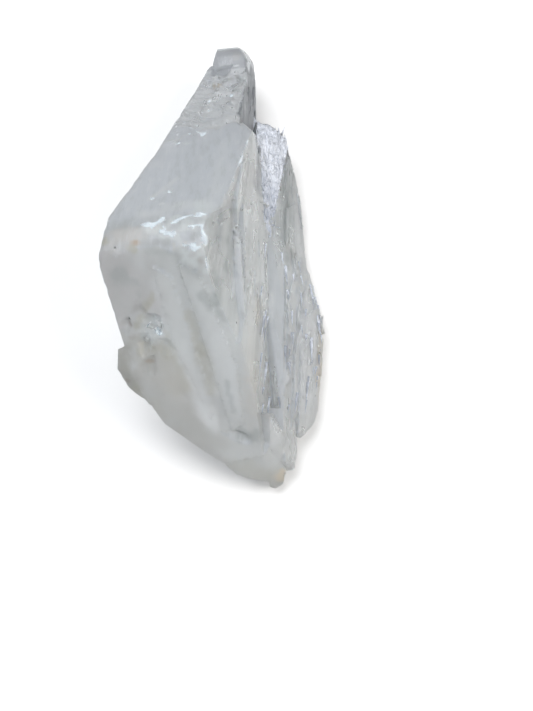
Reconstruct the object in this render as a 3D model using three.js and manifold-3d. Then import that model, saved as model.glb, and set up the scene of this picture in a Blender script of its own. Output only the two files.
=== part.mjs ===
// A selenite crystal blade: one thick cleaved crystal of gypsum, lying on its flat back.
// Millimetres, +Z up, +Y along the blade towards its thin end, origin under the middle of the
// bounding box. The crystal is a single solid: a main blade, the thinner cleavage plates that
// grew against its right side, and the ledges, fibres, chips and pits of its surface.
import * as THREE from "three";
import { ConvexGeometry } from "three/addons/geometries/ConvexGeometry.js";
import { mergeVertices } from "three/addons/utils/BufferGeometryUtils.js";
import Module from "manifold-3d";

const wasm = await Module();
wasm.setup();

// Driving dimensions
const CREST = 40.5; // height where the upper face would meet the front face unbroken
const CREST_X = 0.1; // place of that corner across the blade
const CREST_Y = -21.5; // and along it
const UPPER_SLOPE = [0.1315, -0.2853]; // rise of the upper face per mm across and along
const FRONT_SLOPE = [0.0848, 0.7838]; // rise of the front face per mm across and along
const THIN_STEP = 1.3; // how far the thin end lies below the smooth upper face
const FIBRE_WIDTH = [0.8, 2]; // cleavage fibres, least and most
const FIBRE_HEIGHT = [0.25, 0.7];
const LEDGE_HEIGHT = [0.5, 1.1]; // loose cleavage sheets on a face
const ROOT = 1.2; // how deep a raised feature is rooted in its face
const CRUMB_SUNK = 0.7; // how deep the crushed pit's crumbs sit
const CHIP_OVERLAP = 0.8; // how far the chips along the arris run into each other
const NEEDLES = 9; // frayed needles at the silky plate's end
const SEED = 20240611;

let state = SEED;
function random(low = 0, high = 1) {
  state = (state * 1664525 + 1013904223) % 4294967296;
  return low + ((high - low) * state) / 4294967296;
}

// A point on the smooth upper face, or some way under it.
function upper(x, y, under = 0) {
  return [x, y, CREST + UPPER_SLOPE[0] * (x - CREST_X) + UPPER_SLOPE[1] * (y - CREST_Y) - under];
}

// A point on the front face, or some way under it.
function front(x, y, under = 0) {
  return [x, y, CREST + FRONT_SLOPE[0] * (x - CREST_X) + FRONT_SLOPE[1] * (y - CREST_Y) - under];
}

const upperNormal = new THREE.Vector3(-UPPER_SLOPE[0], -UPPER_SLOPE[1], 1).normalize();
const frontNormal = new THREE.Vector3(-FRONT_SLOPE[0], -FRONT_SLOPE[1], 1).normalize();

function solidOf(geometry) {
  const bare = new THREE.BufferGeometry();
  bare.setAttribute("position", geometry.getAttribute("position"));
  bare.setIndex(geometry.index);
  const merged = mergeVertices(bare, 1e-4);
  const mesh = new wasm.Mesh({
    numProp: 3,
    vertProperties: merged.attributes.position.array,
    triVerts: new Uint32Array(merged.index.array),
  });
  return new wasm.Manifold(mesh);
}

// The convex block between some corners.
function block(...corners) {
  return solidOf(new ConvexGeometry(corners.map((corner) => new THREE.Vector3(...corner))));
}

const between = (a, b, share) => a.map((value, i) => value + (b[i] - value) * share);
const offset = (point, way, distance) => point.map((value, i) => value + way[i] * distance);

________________

Directions for this task:
Beginning at the top of the data, please return every line until and including the line containing "wasm.setup();", copied exactly, and nothing past it.

Result for this exercise:
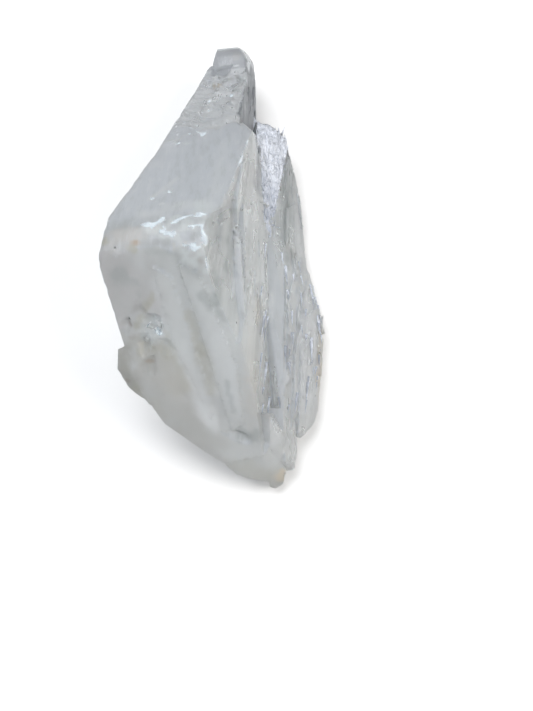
Reconstruct the object in this render as a 3D model using three.js and manifold-3d. Then import that model, saved as model.glb, and set up the scene of this picture in a Blender script of its own. Output only the two files.
=== part.mjs ===
// A selenite crystal blade: one thick cleaved crystal of gypsum, lying on its flat back.
// Millimetres, +Z up, +Y along the blade towards its thin end, origin under the middle of the
// bounding box. The crystal is a single solid: a main blade, the thinner cleavage plates that
// grew against its right side, and the ledges, fibres, chips and pits of its surface.
import * as THREE from "three";
import { ConvexGeometry } from "three/addons/geometries/ConvexGeometry.js";
import { mergeVertices } from "three/addons/utils/BufferGeometryUtils.js";
import Module from "manifold-3d";

const wasm = await Module();
wasm.setup();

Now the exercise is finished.